The young congressman felt this thinking was not acceptable. “Once the child is in school, the school authorities should be responsible with what happens to him/her,” he was quoted in a media interview.
Triggered by that incident involving his son Manolo and the school authorities’ discouraging attitude about what happened, Rep. Angara staunchly pushed for the bill in Congress which was also strongly supported by his colleagues.
The anti-bullying bill defines bullying as acts of unwanted physical contact like “pushing, punching, shoving, kicking, slapping, tickling, headlocks, school pranks, teasing, fighting and the use of available objects as weapons.” Nonphysical contacts such as “spreading malicious rumors, keeping the victim out of a group, getting certain people to gang up on the victim, ignoring the victim on purpose, whispering to another in front of someone, silent but hurtful body motions such as pointing or any act that causes harassment or provocation, directing foul language at the victim, name calling, tormenting and commenting negatively on someone’s looks, clothes and body” are also considered bullying acts.
School authorities are responsible to exert all efforts to prevent these bullying acts from happening and punish kids who commit them. The bill mandates schools to have a strict anti-bullying policy, and to implement the provisions of the bill once it’s enacted into law. All schools should submit their anti-bullying policies to the Department of Education within six months after the bill’s passage. Stiff penalties await schools that fail to impose sanctions on kids who bully other kids, and those that do not observe anti-bullying policies.

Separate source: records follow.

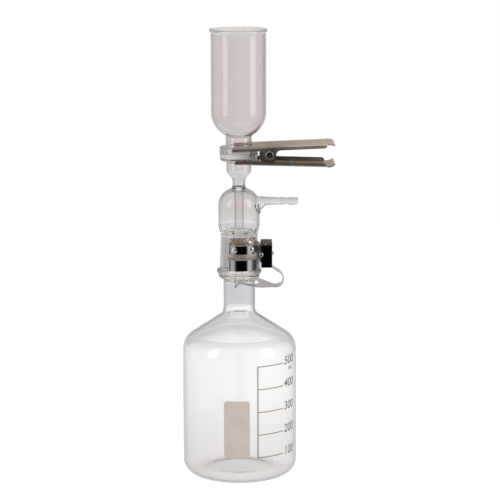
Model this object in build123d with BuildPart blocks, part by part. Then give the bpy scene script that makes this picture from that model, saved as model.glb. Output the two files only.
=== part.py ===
"""Vacuum filtration unit: glass funnel, fritted filter base with hose barb, and 500 mL receiver bottle.

Two stamped steel clamps hold the glass together: a spring clamp on the funnel flange and
a lever clamp with a spring fork on the ground joint of the bottle.

Frame: origin on the floor under the middle of the bottle, +Z up, +X towards the hose barb and
the clamp handles. Millimetres.
"""
import os
from math import asin, cos, degrees, radians, sin, tan

from build123d import *

os.makedirs("parts", exist_ok=True)

# Bottle
body_radius = 43.7
glass_wall = 2.0
heel_rounding = 10.5
punt_height = 1.8
shoulder_foot = 105.8        # height where the line of the shoulder meets the line of the wall
shoulder_angle = 33.0        # slope of the shoulder from level, degrees
neck_radius = 12.2
neck_bore = 10.3
collar_radius = 15.7
collar_top = 156.2

# Ground joint, taper 1 in 10 on the diameter
joint_foot = 157.0
joint_top = 187.3
joint_foot_radius = 12.0
joint_top_radius = 10.5
cone_bore = 8.3
joint_gap = 0.05

# Filter base
mouth_level = 156.6
mouth_flange_radius = 17.1
bulb_radius = 15.9
bulb_wall = 1.8
stem_radius = 4.95
stem_bore = 3.3
drip_tube_radius = 3.65
drip_bore = 2.3
drip_tip = 145.0
drip_bevel = 35.0
cup_radius = 9.65
cup_bore = 8.0
frit_radius = 9.5
frit_thickness = 3.6
flange_radius = 14.7
seal_level = 250.0

# Hose barb
arm_height = 212.6
arm_end = 45.2
arm_bore = 1.6
arm_root = 3.5              # outer radius of the arm where it leaves the bulb
arm_lean = 20.0             # slope of the swelling of glass at the arm's root, degrees

# Funnel
filter_gap = 0.1
funnel_flange_top = 254.5
funnel_neck_radius = 10.0
funnel_bore = 8.0
bowl_radius = 20.95
bowl_wall = 1.9
bowl_slope = 30.0            # slope of the bowl floor from level, degrees
bowl_foot = 263.0
bowl_rounding = 20.0
bead_radius = 22.0
funnel_top = 343.6

# Spring clamp on the funnel flange
sheet = 0.8
pivot_x = 23.0
pivot_z = 250.1
upper_slope = 2.2            # rise of the upper lever towards its handle, degrees
lower_slope = -1.75
lever_half_width = 15.9
upper_web = 5.51             # underside of the upper web above the pivot
lower_web = -8.2             # underside of the lower web below the pivot
flange_depth = 3.1
jaw_tip_upper = -27.9        # along the levers, from the pivot
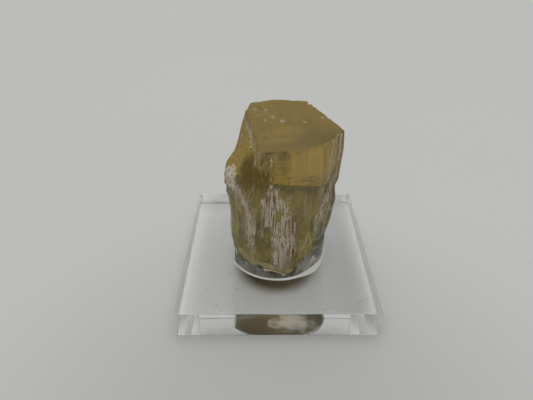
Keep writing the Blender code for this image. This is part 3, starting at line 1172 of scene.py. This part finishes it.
    def is_side(self, vert: bmesh.types.BMVert) -> bool:
        """Whether every face round the vertex belongs to the prism's sides."""
        return all(-0.6 < face.normal.z < 0.8 for face in vert.link_faces)

    def etched_share(self, place: Vector) -> float:
        """How rough the prism's sides are at a place, from 0 at the clear window to 1.

        Args:
            place: a point in millimetres above the base's top.

        Returns:
            The share.
        """
        if place.z < self.fracture_height(place):
            return 1.0
        return 0.08 if self.in_window(place) and place.y < self.window_back else 0.2

    def relief(self, place: Vector) -> float:
        """Height of the fine striations at a place on the prism's sides.

        Args:
            place: a point in millimetres above the base's top.

        Returns:
            The outward displacement in millimetres.
        """
        coarse, fine, broken = (
            noise.noise(Vector((place.x * across, place.y * across, place.z * along)))
            for across, along in self.ridge_grain
        )
        share = self.etched_share(place)
        high, low, rough = self.ridge_heights
        return share * (high * coarse + low * fine) + rough * max(0.0, share - 0.4) * broken

    def weigh(self, place: Vector, deposit: Deposit) -> float:
        """The strongest patch of a deposit at a place.

        Args:
            place: a point in millimetres above the base's top.
            deposit: the kind of patch.

        Returns:
            The weight, 0 outside every patch.
        """
        return max(patch.weight(place) for patch in self.patches if patch.deposit is deposit)

    def near_pit(self, vert: bmesh.types.BMVert) -> bool:
        """Whether a vertex is at a pit."""
        return self.pit_weight(self.place_of(vert)) > 0.0

    def near_rim(self, vert: bmesh.types.BMVert, cradle: BVHTree) -> bool:
        """Whether a vertex is at the front, where the crystal's sides go into the cradle.

        Args:
            vert: the vertex.
            cradle: the cradle's surface.

        Returns:
            True near the cradle's rim.
        """
        x, y, z = self.place_of(vert)
        if y > 0.0 or z > self.rim_top or math.hypot(x, y) < self.rim_inside:
            return False
        return cradle.find_nearest(vert.co, self.rim_reach)[0] is not None

    def pit_weight(self, place: Vector) -> float:
        """How strongly the nearest pit in the top face whitens a place.

        Args:
            place: a point in millimetres above the base's top.

        Returns:
            The weight, 0 away from every pit.
        """
        if place.z < self.top - 2.0:
            return 0.0
        return max(
            max(0.0, self.pit_strength - 2.0 * math.hypot(place.x - x, place.y - y) / radius)
            for x, y, radius in self.pits
        )

    def fracture_height(self, place: Vector) -> float:
        """Height of the fracture, which dips to the back, above or below a place.

        Args:
            place: a point in millimetres above the base's top.

        Returns:
            The height in the same millimetres.
        """
        x, y, z = self.fracture_place
        dip_x, dip_y = self.fracture_dip
        return z - dip_x * (place.x - x) - dip_y * (place.y - y)

    def cut_at_fracture(self, bm: bmesh.types.BMesh, keep_upper: bool) -> bmesh.types.BMesh:
        """One part of the crystal, closed at the fracture.

        Args:
            bm: the whole crystal's mesh, which is left as it is.
            keep_upper: whether the part above the fracture is wanted.

        Returns:
            The part.
        """
        part = bm.copy()
        shift = self.fracture_gap / 2 if keep_upper else -self.fracture_gap / 2
        x, y, z = self.fracture_place
        bmesh.ops.bisect_plane(
            part, geom=part.verts[:] + part.edges[:] + part.faces[:], dist=1e-9,
            plane_co=to_scene(Vector((x, y, z + shift))),
            plane_no=Vector((*self.fracture_dip, 1.0)).normalized(),
            clear_inner=keep_upper, clear_outer=not keep_upper,
        )
        rim = [edge for edge in part.edges if edge.is_boundary]
        filled = bmesh.ops.holes_fill(part, edges=rim, sides=0)["faces"]
        cap = set(bmesh.ops.triangulate(part, faces=filled)["faces"])
        for face in part.faces:
            if keep_upper:
                face.material_index = CrystalPart.CLEAR
            elif face in cap or face.material_index != CrystalPart.BROKEN:
                face.material_index = CrystalPart.CLOUDY
        return part

    def add_voids(self, bm: bmesh.types.BMesh) -> None:
        """Flat cracks inside the clear part, which catch the light as golden lines.

        Args:
            bm: the clear part's mesh, which gets them.
        """
        for index, (x, y, z, across, deep) in enumerate(self.voids):
            fresh = bmesh.ops.create_icosphere(bm, subdivisions=3, radius=1.0)["verts"]
            for vert in fresh:
                ripple = noise.noise(Vector((vert.co.x * 1.6, vert.co.y * 1.6, index * 7.3)))
                height = vert.co.z * self.void_thickness + ripple * self.void_ripple
                flat = Vector((vert.co.x * across, vert.co.y * deep, height))
                vert.co = to_scene(Vector((x, y, z)) + flat)
            inner = {face for vert in fresh for face in vert.link_faces}
            bmesh.ops.reverse_faces(bm, faces=list(inner))

    def build_body(self) -> bpy.types.Object:
        """The crystal's body: the CAD prism with fine striations, parted by the fracture.

        Returns:
            The piece, which replaces the CAD crystal.
        """
        cradle = node_surface("acrylic_cradle")
        bm = copy_node_mesh("apatite_crystal")
        refine(bm, self.longest_edge, self.refine_rounds)
        refine(bm, self.longest_edge * self.pit_edge, 2, self.near_pit)
        refine(bm, self.longest_edge * self.rim_edge, 2, lambda vert: self.near_rim(vert, cradle))
        bm.normal_update()
        moves = {}
        for vert in bm.verts:
            near = cradle.find_nearest(vert.co, self.cradle_gap)[0] is not None
            if self.is_side(vert) and not near:
                outward = Vector((vert.normal.x, vert.normal.y, 0.0)).normalized()
                moves[vert] = outward * self.relief(self.place_of(vert)) * MM
        for face in bm.faces:
            free = any(vert in moves for vert in face.verts)
            face.material_index = CrystalPart.CLEAR if free else CrystalPart.BROKEN
        for vert, move in moves.items():
            vert.co += move
        frost = bm.verts.layers.float.new("frost")
        for vert in bm.verts:
            place = self.place_of(vert)
            on_top = place.z > self.top - 1.0 and vert.normal.z > 0.8
            if on_top:
                vert[frost] = self.top_frost
            else:
                vert[frost] = self.etched_share(place) if vert in moves else self.broken_frost
        self.whole = bm.copy()
        upper = self.cut_at_fracture(bm, True)
        self.add_voids(upper)
        lower = self.cut_at_fracture(bm, False)
        bm.free()
        halves = bpy.data.meshes.new("upper")
        upper.to_mesh(halves)
        upper.free()
        lower.from_mesh(halves)
        bpy.data.meshes.remove(halves)
        body = finish_mesh("crystal_body", lower, CLEAR_APATITE.make(), sharp=32)
        body.data.materials.append(CLOUDY_APATITE.make())
        body.data.materials.append(BROKEN_APATITE.make())
        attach(body, ROOT)
        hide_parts("apatite_crystal")
        return body

    def peel(
        self, weights: dict[str, Callable[[Vector], float]], least: float,
    ) -> bmesh.types.BMesh:
        """The faces of the crystal's surface where any weight is felt.

        Args:
            weights: for each vertex attribute, what gives it at a place.
            least: faces whose strongest weight is under this are left out.

        Returns:
            The open surface, with the weights on its vertices.
        """
        bm = self.whole.copy()
        layers = {name: bm.verts.layers.float.new(name) for name in weights}
        for vert in bm.verts:
            place = self.place_of(vert)
            for name, layer in layers.items():
                vert[layer] = weights[name](place)
        bare = [
            face for face in bm.faces
            if max(vert[layer] for vert in face.verts for layer in layers.values()) < least
        ]
        bmesh.ops.delete(bm, geom=bare, context="FACES")
        bm.normal_update()
        return bm

    def build_skin(self) -> bpy.types.Object:
        """The weathered skin: thin plates that follow the body where patches lie.

        Returns:
            The piece.
        """
        bm = self.peel({
            Deposit.ETCHED.value: lambda place: max(
                self.weigh(place, Deposit.ETCHED), self.pit_weight(place)),
            Deposit.RUSTY.value: lambda place: self.weigh(place, Deposit.RUSTY),
            Deposit.HAZE.value: self.haze,
            Deposit.BROWN.value: lambda place: self.weigh(place, Deposit.BROWN),
            Deposit.OLIVE.value: lambda place: self.weigh(place, Deposit.OLIVE),
        }, least=0.02)
        for vert in bm.verts:
            vert.co += vert.normal * self.skin_lift
        skin = finish_mesh("weathered_skin", bm, SkinFinish().make(), sharp=40)
        thicken(skin, self.skin_thickness, offset=1.0)
        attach(skin, ROOT)
        return skin

    def build_crust(self) -> bpy.types.Object:
        """The pale crust of matrix on the left shoulder.

        Returns:
            The piece.
        """
        bm = self.peel({"crust": self.crust_weight}, least=self.crust_edge)
        crust = bm.verts.layers.float["crust"]
        for vert in bm.verts:
            place = self.place_of(vert)
            lump = noise.noise(place * 1.1) + 0.5 * noise.noise(place * 2.6)
            thick = self.crust_height * max(0.0, vert[crust] - self.crust_edge)
            lift = 0.05 + thick * (0.6 + lump)
            vert.co += vert.normal * max(0.03, lift) * MM
        piece = finish_mesh("matrix_crust", bm, CRUMBLY_MATRIX.make(), sharp=40)
        thicken(piece, self.crust_thickness, offset=-1.0)
        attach(piece, ROOT)
        return piece

    def build_smoke(self) -> bpy.types.Object:
        """Brownish veils a little way inside the crystal.

        Returns:
            The piece.
        """
        bm = self.peel({
            "smoke": lambda place: max(patch.weight(place) for patch in self.smoke),
        }, least=0.03)
        for vert in bm.verts:
            vert.co -= vert.normal * self.veil_depth
        veils = finish_mesh("smoky_veils", bm, SmokeFinish().make(), sharp=40)
        thicken(veils, self.veil_thickness, offset=-1.0)
        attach(veils, ROOT)
        return veils

    def build_slivers(self) -> bpy.types.Object:
        """Fine slivers that stand along the grain where the surface is etched.

        Returns:
            The piece.
        """
        ground = self.peel({
            "etched": lambda place: max(
                self.weigh(place, Deposit.ETCHED), self.weigh(place, Deposit.RUSTY)),
        }, least=0.15)
        piece = finish_mesh("slivers", ground, PALE_SLIVERS.make(), sharp=40)
        spread = piece.modifiers.new("spread", "NODES")
        spread.node_group = make_sliver_tree(piece.data.materials[0])
        for socket in spread.node_group.interface.items_tree:
            if socket.in_out == "INPUT" and socket.name in self.sliver_inputs:
                spread[socket.identifier] = self.sliver_inputs[socket.name]
        bake_modifiers(piece)
        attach(piece, ROOT)
        return piece


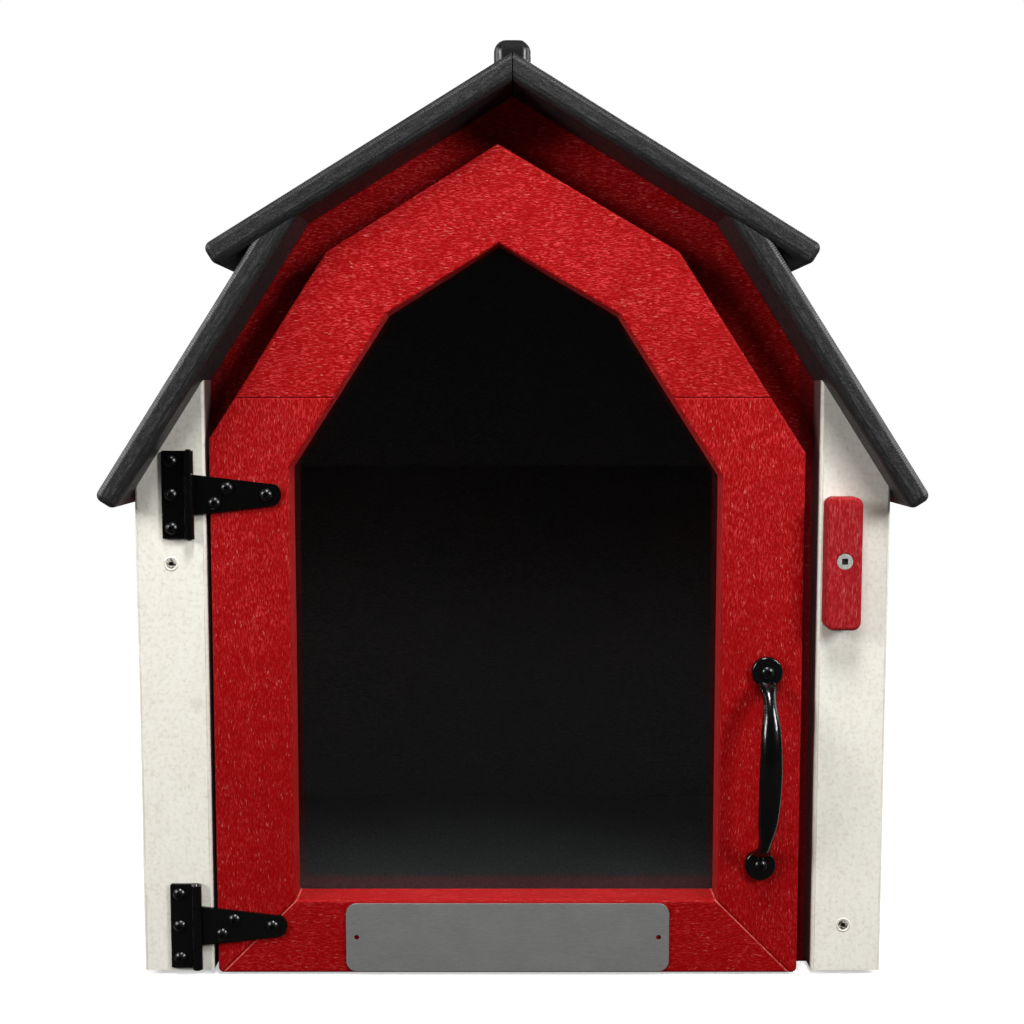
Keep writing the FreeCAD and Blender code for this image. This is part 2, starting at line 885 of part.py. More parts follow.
def name_plate():
    """Bare metal plate on the bottom rail, with a hole near each end."""
    half = plate_width / 2
    low = V(door_middle - half, door_front - plate_thickness, door_lift + plate_foot_gap)
    plate = block(low, low + V(plate_width, plate_thickness, plate_height))
    plate = rounded(plate, plate_corner_radius, lambda edge: runs_along(edge, AWAY))
    reach = half - plate_hole_inset
    front = low.y - cut_overrun
    height = low.z + plate_height / 2
    depth = plate_thickness + 2 * cut_overrun
    ends = [V(door_middle + side * reach, front, height) for side in (LEFT, RIGHT)]
    return plate.cut([rod(end, AWAY, plate_hole_radius, depth) for end in ends])


# Pull handle


def oval(centre, outward, width, depth):
    """Oval section of the grip, as wide as width across the door and as deep as depth along outward."""
    curve = Part.Ellipse(centre + V(width / 2, 0, 0), centre + outward * (depth / 2), centre)
    return Part.Wire([curve.toShape()])


def grip_size(degrees):
    """Width and depth of the grip: full in the middle, narrow at the neck, and flared to the root."""
    turned = abs(degrees)
    if turned < pull_neck_angle:
        share = math.cos(math.radians(turned / pull_neck_angle * 90))
        width = pull_neck_width + (pull_grip_width - pull_neck_width) * share
        return width, pull_neck_depth + (pull_grip_depth - pull_neck_depth) * share
    share = (turned - pull_neck_angle) / (pull_root_angle - pull_neck_angle)
    return pull_neck_width + (pull_root_width - pull_neck_width) * share, pull_neck_depth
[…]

Ensuring that no child is ever bullied in school requires likewise the vigilance of parents and other school organizations to monitor and immediately report cases to school authorities who should take proper action. Parents should also educate their children on what bullying consists of so they do not do these things on their schoolmates even just out of fun.
Most importantly, parents should not be part of the bullying, like what happened recently in an exclusive Makati school. For reasons one would find difficult to understand, the student who was a victim of bullying, and verbal and physical abuse from the parent of the kid who bullied him, was the one penalized.
Hopefully, once the Anti-Bullying Bill finally gets enacted into law, incidents like this won’t happen again. And all children will find the school conducive to learning and a safe haven against bullies.